CSE
Illustrates the concept of common subexpression elimination (CSE) applied to reactive expressions.
History
Common subexpression elimination is a well-known technique in the compiler literature and is used as an optimization by eliminating redundant computation. A typical example is the rewrite of:
a = b + c * d - e;
z = f + c * d - g;
into
var tmp = c * d;
a = b + tmp - e;
z = f + tmp - g;
where c * d
is only evaluated once. Obviously such rewrites are only valid if they don't take away or reorder side-effects.
In the context of reactive event processing, query expressions often contain common patterns that lend themselves to applying a similar rewrite. In particular, consider the following two queries:
stock.Where(s => s.Symbol == "TSLA" && s.Quote > 420).Subscribe(high)
stock.Where(s => s.Symbol == "TSLA" && s.Quote < 420).Subscribe(low)
Both queries share the s.Symbol == "TSLA"
predicate, which can be revealed after performing some query normalization:
stock.Where(s => s.Symbol == "TSLA").Where(s => s.Quote > 420).Subscribe(high)
stock.Where(s => s.Symbol == "TSLA").Where(s => s.Quote < 420).Subscribe(low)

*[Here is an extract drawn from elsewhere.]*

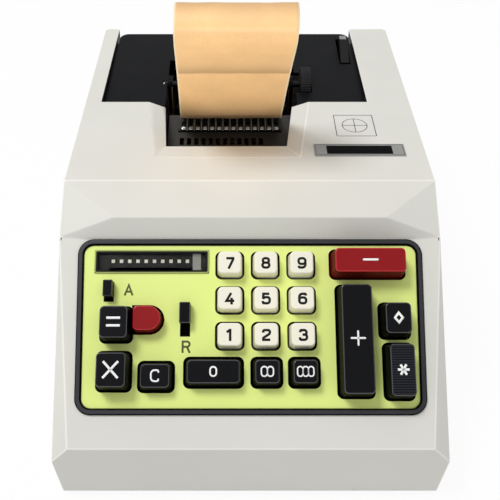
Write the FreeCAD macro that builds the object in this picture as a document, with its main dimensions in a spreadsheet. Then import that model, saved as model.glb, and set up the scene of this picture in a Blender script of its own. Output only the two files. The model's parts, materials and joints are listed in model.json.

This results in a common prefix which is:
stock.Where(s => s.Symbol == "TSLA")
In classic Rx, one could perform a manual transformation to rewrite both queries using Publish
and RefCount
, like this:
var tsla = stock.Where(s => s.Symbol == "TSLA").Publish();
tsla.Where(s => s.Quote > 420).Subscribe(high);
tsla.Where(s => s.Quote < 420).Subscribe(low);
tsla.Connect();
This is ignoring resource management and assumes a static set of query expressions (hence the use of Connect
after setting all of these up). Under the hood, the Publish
operator allocates a Subject<T>
which is used for sharing. This is effectively similar to the tmp
variable in the classic CSE sample shown earlier.
In this pearl, we demonstrate the essentials of CSE when applied to reactive query expressions. The basic idea is to rewrite query expressions by inserting subjects (i.e. streams in Nuqleon) that can act as multicast points. In the most naive implementation, every .
in a query expression becomes a subject (sometimes referred to as the dot-pipe equivalence principle by BD, i.e. in a distributed query every .
in a query expression can become a pipe backed by a stream, which them potentially supports T
style junctions to be added). For example:
IDisposable d = a.B().C().D().Subscribe(o);
becomes
Subject<TA> tmpa = new();
Subject<TB> tmpb = new();
Subject<TC> tmpc = new();
Subject<TD> tmpd = new();
var d =
new CompositeDisposable(
tmpd.Subscribe(o),
tmpc.D().Subscribe(tmpd),
tmpb.C().Subscribe(tmpc),
tmpa.B().Subscribe(tmpb),
a.Subscribe(tmp0)
);
This ignores reference counting to manage the lifetime of the temporary subjects. It also ignores policies that can be used to determine when it's worth introducing a subject (i.e. based on the likelihood for reuse, which gets smaller the bigger a query gets). Focusing on the main principle, a subsequent query expression of the form:
a.B().C().E()
can now reuse tmpc
in lieu of recomputin a.B()).C()
, thus rewriting the query as:
tmpc.E()
while also adding logic to increment the reference count on tmpc
to keep it alive as long as any query depends on it.
The code in this pearl demonstrates this mechanism using classic Rx. In Nuqleon-based services, CSE has been implemented at the query planning level (e.g. in query coordinators) by rewriting incoming query expressions into query plans that create and/or reuse existing streams that are used to share results of subexpressions. (I.e. the query gets rewritten as if an external user was using stream factories to create the intermediary "temporary" streams.)